__TASK GOAL__
Extract all of the entries and set them down verbatim.

===== LISTING

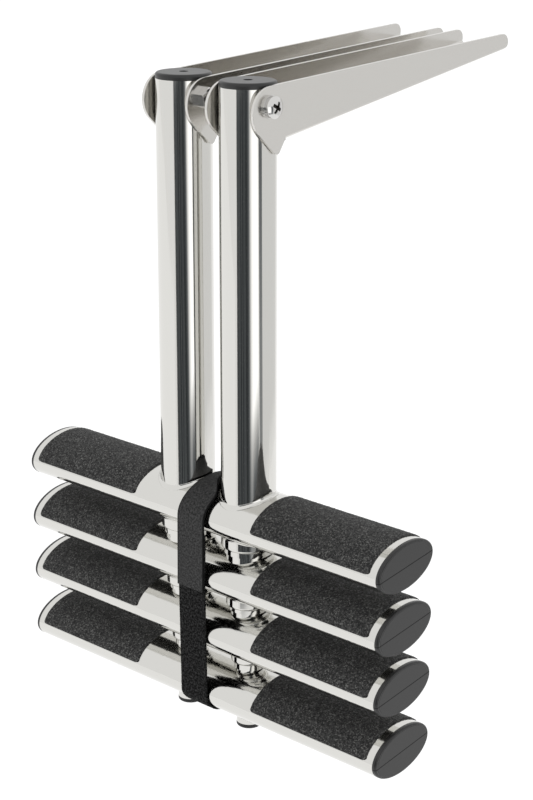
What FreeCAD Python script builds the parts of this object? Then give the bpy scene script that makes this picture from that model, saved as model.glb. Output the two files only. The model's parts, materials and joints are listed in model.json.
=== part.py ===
"""Telescopic boat ladder with four oval treads, drawn closed and hanging from its two deck brackets.

The ladder hangs from two folded steel brackets that are screwed flat on a deck. +X runs along the treads,
+Y points inboard, from the pivots to the brackets' tips, and +Z is up. The origin is on the underside of the
left bracket, on its centre line, at the screw hole nearest the pivot. The tubes lean outboard by the angle
that keeps the treads level. Lengths are in millimetres.
"""
import FreeCAD, Part
import math
import os

import Sketcher
from FreeCAD import Placement, Rotation, Vector

# Driving dimensions: alias, value and what it measures
SIZES = [
    ("stile_pitch", 59.0, "between the centre lines of the two tubes"),
    ("lean", 9.0, "degrees between the tubes and the deck's upright"),
    ("pivot_height", 24.7, "pivot above the deck"),
    ("pivot_reach", 48.0, "pivot outboard of the first screw hole"),
    ("pivot_offset", 2.0, "pivot outboard of the tubes' centre lines, so that the ladder folds flat"),
    ("outer_first", 38.1, "outside diameter of the upper tubes"),
    ("outer_second", 31.8, "outside diameter of the second tubes"),
    ("outer_third", 25.4, "outside diameter of the third tubes"),
    ("outer_fourth", 18.0, "outside diameter of the fourth tubes"),
    ("tube_wall", 1.0, "wall of every tube"),
    ("slide_gap", 0.3, "radial clearance of a tube in the next"),
    ("tube_top", 11.0, "upper tube's end above the pivot"),
    ("pin_room", 32.0, "second tube's upper end below the pivot when closed"),
    ("pitch_second", 43.4, "first to second tread when closed, along the tube"),
    ("pitch_third", 42.5, "second to third tread when closed"),
    ("pitch_fourth", 44.5, "third to fourth tread when closed"),
    ("open_pitch", 280.0, "between treads when drawn out"),
    ("stub_length", 5.0, "full-diameter tube below a tread"),
    ("neck_gap", 0.5, "neck's end above the next tread"),
    ("bell_length", 30.0, "straight part of the expanded upper end"),
    ("bell_cone", 3.0, "cone under the expanded end"),
    ("stop_gap", 0.5, "between the cone and the shoulder that stops it"),
    ("tread_length", 332.6, "metal tread, end to end"),
    ("tread_width", 55.0, "long axis of the oval"),
    ("tread_height", 31.5, "short axis of the oval"),
    ("tread_wall", 1.5, "wall of the oval tube"),
    ("cap_flange", 3.0, "thickness of an end cap outside the tread"),
    ("cap_rounding", 1.5, "rounding of the end cap's rim"),
    ("cap_plug", 12.0, "end cap's plug inside the tread"),
    ("plug_gap", 0.15, "plug to the wall around it"),
    ("pad_thickness", 0.8, "non-slip pad"),
    ("pad_bond", 0.1, "between the pad and the metal, for its glue"),
    ("pad_tube_margin", 7.5, "bare metal from the first tube to the pad"),
    ("pad_end_margin", 5.5, "bare metal from the pad to the end cap"),
    ("pad_edge", 4.0, "pad's lower edge above the oval's long axis"),
    ("pad_corner", 4.0, "corner radius of the pad"),
    ("top_cap_height", 4.0, "top cap above the tube"),
    ("top_cap_plug", 5.5, "top cap's plug inside the tube"),
    ("top_cap_hole", 6.0, "diameter of the top cap's centre hole"),
    ("top_cap_rounding", 2.0, "rounding of the top cap's rim"),
    ("foot_length", 9.0, "tube below the fourth tread"),
    ("foot_flange", 3.4, "foot plug below the tube"),
    ("foot_plug", 12.0, "foot plug inside the tube"),
    ("foot_rounding", 1.8, "rounding of the foot plug"),
    ("sheet", 2.0, "bracket's steel sheet"),
    ("side_gap", 0.5, "bracket plate to tube"),
    ("fold_radius", 3.5, "outside radius of the bracket's folds"),
    ("bracket_reach", 249.9, "bracket's tip inboard of the pivot"),
    ("tip_radius", 6.0, "rounded tip of the plates"),
    ("head_radius", 17.4, "rounded head of the plates round the pivot"),
    ("head_forward", 0.9, "centre of the rounded head, inboard of the pivot"),
    ("head_drop", 4.3, "centre of the rounded head, below the pivot"),
    ("lobe_forward", 1.9, "lobe's point, inboard of the pivot"),
    ("lobe_drop", 7.2, "lobe's point below the deck face"),
    ("lobe_radius", 3.1, "rounding of the lobe's point"),
    ("notch_reach", 10.8, "start of the web's fold, inboard of the pivot"),
    ("notch_radius", 2.4, "rounding of the notch between lobe and fold"),
    ("stop_clearance", 0.3, "hanging tube to the web's hollow end"),
    ("screw_margin", 21.9, "last deck screw to the bracket's tip"),
    ("screw_hole", 6.4, "diameter of the deck screws' holes"),
    ("screw_sink", 9.0, "diameter of their countersinks"),
    ("pin_diameter", 8.0, "shank of the pivot screw"),
    ("pin_clearance", 0.05, "radial clearance of the shank in the plates, the tube and the washers"),
    ("pin_head", 14.5, "diameter of the pan head"),
    ("pin_head_height", 3.6, "height of the pan head"),
    ("pin_head_edge", 1.2, "straight side of the pan head"),
    ("pin_head_flat", 4.0, "diameter of the flat on top of the pan head"),
    ("washer_outer", 15.0, "diameter of the flat washer on the plate"),
    ("washer_thickness", 1.2, "thickness of the flat washer"),
    ("spring_outer", 12.6, "diameter of the spring washer under the head"),
    ("spring_thickness", 2.0, "thickness of the spring washer"),
    ("spring_split", 1.2, "slit of the spring washer"),
    ("nut_width", 13.0, "nut across its flats"),
    ("nut_thickness", 5.5, "thickness of the nut"),
    ("nut_chamfer", 0.9, "bevel round the nut's free face"),
    ("pin_stick", 1.0, "shank's end past the nut"),
    ("strap_width", 25.0, "hook-and-loop strap"),
    ("strap_thickness", 2.0, "strap, all its layers"),
    ("strap_gap", 1.1, "strap to the oval, over the pads' height"),
    ("strap_shift", 1.2, "strap's middle, right of the ladder's middle"),
    ("strap_side", 0.4, "strap to a tube beside it"),
]
SIDES = ("left", "right")
ORDER = ("first", "second", "third", "fourth")
TREADS = range(1, len(ORDER) + 1)
DECK_SCREWS = range(3)
FAR = 400.0

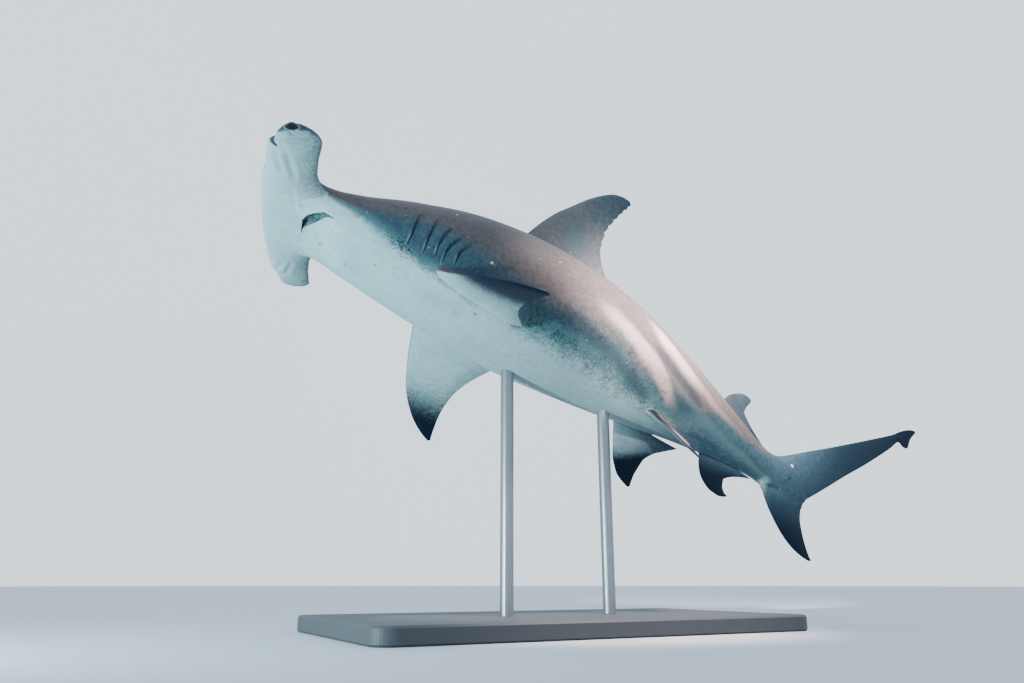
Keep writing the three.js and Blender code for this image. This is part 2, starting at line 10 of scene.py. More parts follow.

==========

__TASK OUTPUT__
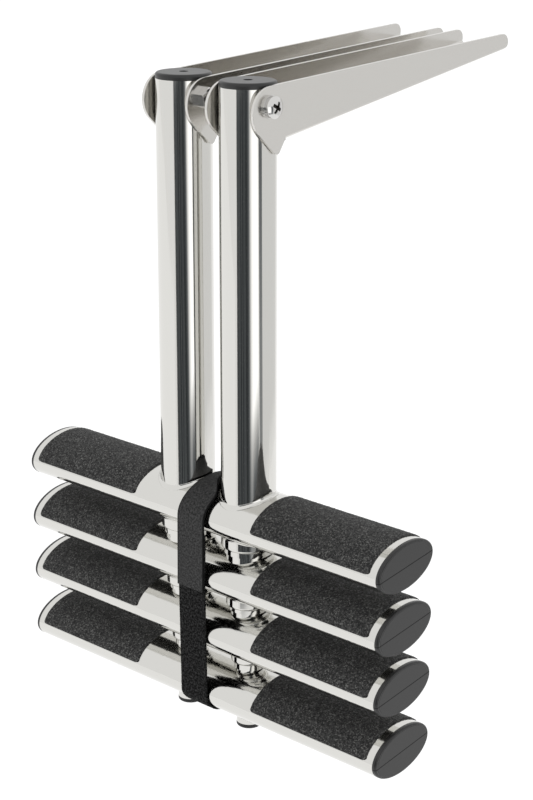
What FreeCAD Python script builds the parts of this object? Then give the bpy scene script that makes this picture from that model, saved as model.glb. Output the two files only. The model's parts, materials and joints are listed in model.json.
=== part.py ===
"""Telescopic boat ladder with four oval treads, drawn closed and hanging from its two deck brackets.

The ladder hangs from two folded steel brackets that are screwed flat on a deck. +X runs along the treads,
+Y points inboard, from the pivots to the brackets' tips, and +Z is up. The origin is on the underside of the
left bracket, on its centre line, at the screw hole nearest the pivot. The tubes lean outboard by the angle
that keeps the treads level. Lengths are in millimetres.
"""
import FreeCAD, Part
import math
import os

import Sketcher
from FreeCAD import Placement, Rotation, Vector

# Driving dimensions: alias, value and what it measures
SIZES = [
    ("stile_pitch", 59.0, "between the centre lines of the two tubes"),
    ("lean", 9.0, "degrees between the tubes and the deck's upright"),
    ("pivot_height", 24.7, "pivot above the deck"),
    ("pivot_reach", 48.0, "pivot outboard of the first screw hole"),
    ("pivot_offset", 2.0, "pivot outboard of the tubes' centre lines, so that the ladder folds flat"),
    ("outer_first", 38.1, "outside diameter of the upper tubes"),
    ("outer_second", 31.8, "outside diameter of the second tubes"),
    ("outer_third", 25.4, "outside diameter of the third tubes"),
    ("outer_fourth", 18.0, "outside diameter of the fourth tubes"),
    ("tube_wall", 1.0, "wall of every tube"),
    ("slide_gap", 0.3, "radial clearance of a tube in the next"),
    ("tube_top", 11.0, "upper tube's end above the pivot"),
    ("pin_room", 32.0, "second tube's upper end below the pivot when closed"),
    ("pitch_second", 43.4, "first to second tread when closed, along the tube"),
    ("pitch_third", 42.5, "second to third tread when closed"),
    ("pitch_fourth", 44.5, "third to fourth tread when closed"),
    ("open_pitch", 280.0, "between treads when drawn out"),
    ("stub_length", 5.0, "full-diameter tube below a tread"),
    ("neck_gap", 0.5, "neck's end above the next tread"),
    ("bell_length", 30.0, "straight part of the expanded upper end"),
    ("bell_cone", 3.0, "cone under the expanded end"),
    ("stop_gap", 0.5, "between the cone and the shoulder that stops it"),
    ("tread_length", 332.6, "metal tread, end to end"),
    ("tread_width", 55.0, "long axis of the oval"),
    ("tread_height", 31.5, "short axis of the oval"),
    ("tread_wall", 1.5, "wall of the oval tube"),
    ("cap_flange", 3.0, "thickness of an end cap outside the tread"),
    ("cap_rounding", 1.5, "rounding of the end cap's rim"),
    ("cap_plug", 12.0, "end cap's plug inside the tread"),
    ("plug_gap", 0.15, "plug to the wall around it"),
    ("pad_thickness", 0.8, "non-slip pad"),
    ("pad_bond", 0.1, "between the pad and the metal, for its glue"),
    ("pad_tube_margin", 7.5, "bare metal from the first tube to the pad"),
    ("pad_end_margin", 5.5, "bare metal from the pad to the end cap"),
    ("pad_edge", 4.0, "pad's lower edge above the oval's long axis"),
    ("pad_corner", 4.0, "corner radius of the pad"),
    ("top_cap_height", 4.0, "top cap above the tube"),
    ("top_cap_plug", 5.5, "top cap's plug inside the tube"),
    ("top_cap_hole", 6.0, "diameter of the top cap's centre hole"),
    ("top_cap_rounding", 2.0, "rounding of the top cap's rim"),
    ("foot_length", 9.0, "tube below the fourth tread"),
    ("foot_flange", 3.4, "foot plug below the tube"),
    ("foot_plug", 12.0, "foot plug inside the tube"),
    ("foot_rounding", 1.8, "rounding of the foot plug"),
    ("sheet", 2.0, "bracket's steel sheet"),
    ("side_gap", 0.5, "bracket plate to tube"),
    ("fold_radius", 3.5, "outside radius of the bracket's folds"),
    ("bracket_reach", 249.9, "bracket's tip inboard of the pivot"),
    ("tip_radius", 6.0, "rounded tip of the plates"),
    ("head_radius", 17.4, "rounded head of the plates round the pivot"),
    ("head_forward", 0.9, "centre of the rounded head, inboard of the pivot"),
    ("head_drop", 4.3, "centre of the rounded head, below the pivot"),
    ("lobe_forward", 1.9, "lobe's point, inboard of the pivot"),
    ("lobe_drop", 7.2, "lobe's point below the deck face"),
    ("lobe_radius", 3.1, "rounding of the lobe's point"),
    ("notch_reach", 10.8, "start of the web's fold, inboard of the pivot"),
    ("notch_radius", 2.4, "rounding of the notch between lobe and fold"),
    ("stop_clearance", 0.3, "hanging tube to the web's hollow end"),
    ("screw_margin", 21.9, "last deck screw to the bracket's tip"),
    ("screw_hole", 6.4, "diameter of the deck screws' holes"),
    ("screw_sink", 9.0, "diameter of their countersinks"),
    ("pin_diameter", 8.0, "shank of the pivot screw"),
    ("pin_clearance", 0.05, "radial clearance of the shank in the plates, the tube and the washers"),
    ("pin_head", 14.5, "diameter of the pan head"),
    ("pin_head_height", 3.6, "height of the pan head"),
    ("pin_head_edge", 1.2, "straight side of the pan head"),
    ("pin_head_flat", 4.0, "diameter of the flat on top of the pan head"),
    ("washer_outer", 15.0, "diameter of the flat washer on the plate"),
    ("washer_thickness", 1.2, "thickness of the flat washer"),
    ("spring_outer", 12.6, "diameter of the spring washer under the head"),
    ("spring_thickness", 2.0, "thickness of the spring washer"),
    ("spring_split", 1.2, "slit of the spring washer"),
    ("nut_width", 13.0, "nut across its flats"),
    ("nut_thickness", 5.5, "thickness of the nut"),
    ("nut_chamfer", 0.9, "bevel round the nut's free face"),
    ("pin_stick", 1.0, "shank's end past the nut"),
    ("strap_width", 25.0, "hook-and-loop strap"),
    ("strap_thickness", 2.0, "strap, all its layers"),
    ("strap_gap", 1.1, "strap to the oval, over the pads' height"),
    ("strap_shift", 1.2, "strap's middle, right of the ladder's middle"),
    ("strap_side", 0.4, "strap to a tube beside it"),
]
SIDES = ("left", "right")
ORDER = ("first", "second", "third", "fourth")
TREADS = range(1, len(ORDER) + 1)
DECK_SCREWS = range(3)
FAR = 400.0

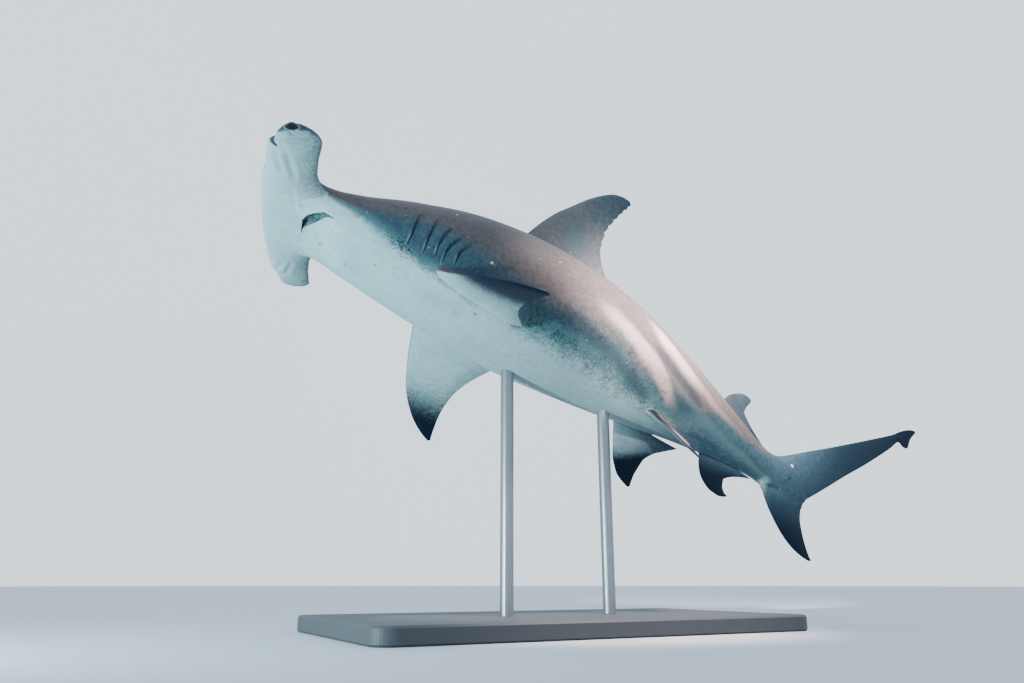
Keep writing the three.js and Blender code for this image. This is part 2, starting at line 10 of scene.py. More parts follow.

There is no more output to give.